The year 2012 was decidedly mixed for Taxis For All. It was good news for the campaign when the City’s Comptroller John Liu rejected the contract for the Taxi of Tomorrow. Although the new cab would have passenger airbags, sliding doors, USB ports, a sunroof, even a “low annoyance” car horn, Liu stated that “City Hall's refusal to provide wheelchair-accessible cabs to people with disabilities is inexplicable, and we believe it violates the ADA. We should not go ahead with a so-called Taxi of Tomorrow that perpetuates a shamefully separate and unequal cab fleet for another decade.”

But in June came a shattering disappointment--the victory in the ADA class action was reversed on appeal. The Second Circuit Court of Appeals held that “T.L.C’s failure to use its regulatory authority [to require accessibility] does not amount to discrimination within the meaning of the A.D.A.” Plaintiffs appealed to the US Supreme Court.

The uneven news continued into 2013. The City Council declined to vote on a proposal to require a 100 percent accessible taxi fleet. Instead it went forward with a bill that would nullify the accessibility requirement if the cost of running an accessible taxi was 5 percent or more above a non-accessible taxi. “That's a loophole big enough to drive a fleet of cabs through,” commented Taxis For All.

The City then floated a proposal for an accessible dispatch system for the 233 accessible yellow cabs. The proposal was limited to rides that began in Manhattan. Nonetheless, TLC argued that this proposal constituted equivalent access for passengers with disabilities, even assuming that the ADA applied to taxis. Taxis For All representatives Edith Prentiss and Jim Weisman denounced the proposal as “second class,” “segregated,” and “Jim Crow.”

Finally, in December 2013 came a settlement of the ADA class action, and the upshot was that the taxi fleet had to be 50% accessible by 2020. It was precisely half a loaf, but it meant that people with disabilities would have a decent shot at being able to flag down a cab. After thirty years of fighting, the community hailed it as the important victory that it in fact was. Indeed, it was the first comprehensive accessible taxi agreement in the nation.

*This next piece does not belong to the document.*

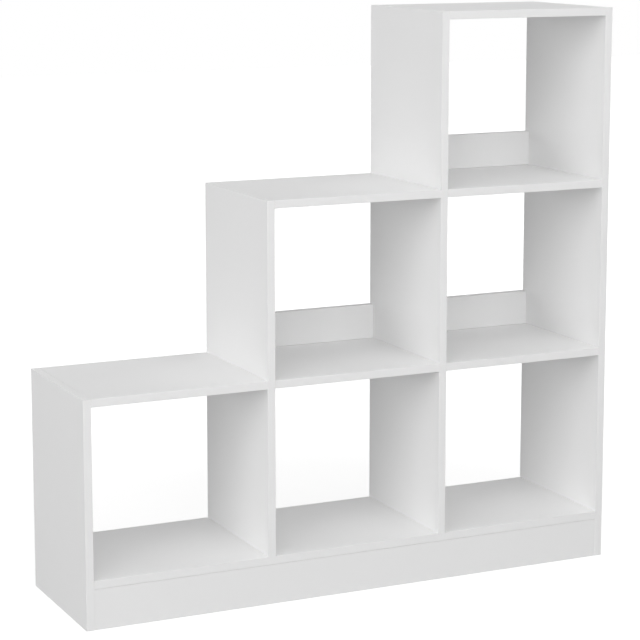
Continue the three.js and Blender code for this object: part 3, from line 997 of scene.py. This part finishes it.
def make_lamps(settings):
    """Large soft lamps on a dome round the bookshelf, farther out than a camera stands."""
    for name, (turn, rise, power) in LAMPS.items():
        lamp = bpy.data.lights.new(name, "AREA")
        lamp.shape = "DISK"
        lamp.size = settings.lamp_size
        lamp.energy = power * settings.lamp_level
        item = bpy.data.objects.new(name, lamp)
        item.visible_camera = False
        item.visible_glossy = name not in MATT_LAMPS
        bpy.context.scene.collection.objects.link(item)
        turn, rise = math.radians(turn), math.radians(rise)
        flat = math.cos(rise)
        way = np.array([math.sin(turn) * flat, -math.cos(turn) * flat, math.sin(rise)])
        look_at(item, LAMP_TARGET + settings.lamp_distance * way, LAMP_TARGET)


def make_camera():
    """Camera at the photograph's angle, a little above the highest top."""
    camera = bpy.data.cameras.new("photo_camera")
    camera.lens = CAMERA_LENS
    camera.shift_y = CAMERA_SHIFT
    item = bpy.data.objects.new("photo_camera", camera)
    bpy.context.scene.collection.objects.link(item)
    item.location = CAMERA_PLACE
    item.rotation_euler = (math.pi / 2 - CAMERA_DOWN, 0, -CAMERA_ROUND)
    bpy.context.scene.camera = item


class BOOKSHELF_OT_studio(bpy.types.Operator):
    """Set up the floor, the background, the lamps and the camera"""

    bl_idname = "bookshelf.studio"
    bl_label = "Studio"

    def execute(self, context):
        """Builds the stage round the bookshelf."""
        settings = context.scene.bookshelf_studio
        context.scene.view_settings.view_transform = "Standard"
        make_world(settings.ambient, settings.in_gloss)
        make_floor(settings.floor_color, settings.in_gloss)
        make_lamps(settings)
        make_camera()
        return {"FINISHED"}


class VIEW3D_PT_bookshelf(bpy.types.Panel):
    """Lists the settings and the steps that finish the bookshelf"""

    bl_label = "Staircase Bookshelf"
    bl_space_type = "VIEW_3D"
    bl_region_type = "UI"
    bl_category = "Bookshelf"

    def draw(self, context):
        """One box for each group of settings, then one button for each step."""
        for attribute, group in SETTINGS.items():
            box = self.layout.box()
            settings = getattr(context.scene, attribute)
            for key in group.__annotations__:
                box.prop(settings, key)
        for step in STEPS:
            self.layout.operator(step.bl_idname)


STEPS = (
    BOOKSHELF_OT_boards,
    BOOKSHELF_OT_cam_locks,
    BOOKSHELF_OT_cam_bolts,
    BOOKSHELF_OT_screws,
    BOOKSHELF_OT_studio,
)
CLASSES = (*SETTINGS.values(), *STEPS, VIEW3D_PT_bookshelf)


def register():
    """Registers the classes and hangs the settings on the scene."""
    for item in CLASSES:
        bpy.utils.register_class(item)
    for attribute, group in SETTINGS.items():
        setattr(bpy.types.Scene, attribute, PointerProperty(type=group))


def unregister():
    """Takes the settings and the classes away again."""
    for attribute in SETTINGS:
        delattr(bpy.types.Scene, attribute)
    for item in reversed(CLASSES):
        bpy.utils.unregister_class(item)


def main():
    """Builds everything in order."""
    register()
    bpy.ops.bookshelf.boards()
    bpy.ops.bookshelf.cam_locks()
    bpy.ops.bookshelf.cam_bolts()
    bpy.ops.bookshelf.screws()
    bpy.ops.bookshelf.studio()


if __name__ == "__main__":
    main()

Since then, the taxi dispatch service (known as e-hail) has been extended to include outer borough pickups, but with a capacity of 1200 rides a day, it is tiny compared to Access-A-Ride’s daily total of thirty thousand rides. Other lawsuits over the Taxi of Tomorrow were resolved, and the Nissan car began appearing on the City’s streets, only to have its exclusive role abandoned in 2018, after numerous issues arose with the design.

In this image: A 2015 photo of attendees at a “roll in” protesting Uber’s lack of accessible taxis.

Over the past few years the taxi industry, and the accessible taxi campaign, has been upended by the sudden rise of app-based cab companies like Uber and Lyft. With a fleet comprised exclusively of independent contractors driving their own vehicles, they are not medallion-based and their regulatory status was an open question. The Brooklyn Center for Independence of the Disabled (BCID) brought an ADA lawsuit against the companies, but it was unsuccessful.

In 2018 TLC adopted a rule requiring that Uber, Lyft and the like had to have 25% of their fleets accessible by 2022. Uber brought a lawsuit, which was settled on terms that gave it the option of meeting a wait-time requirement instead of a numerical accessibility requirement, namely, that by mid-2021, the companies must service at least 80 percent of requests for wheelchair-accessible vehicles in under 10 minutes and 90 percent in under 15 minutes, or they must associate with a company that does the same.

The pandemic has delayed some of the milestone dates. As of earlier this year, just thirty percent of the yellow fleet was accessible.

Forty years of organizing, lobbying, suing, and bargaining across opposing interests, discrimination, recessions, pandemics and technological changes, to get a third of the way towards Sandra Schnur’s dream.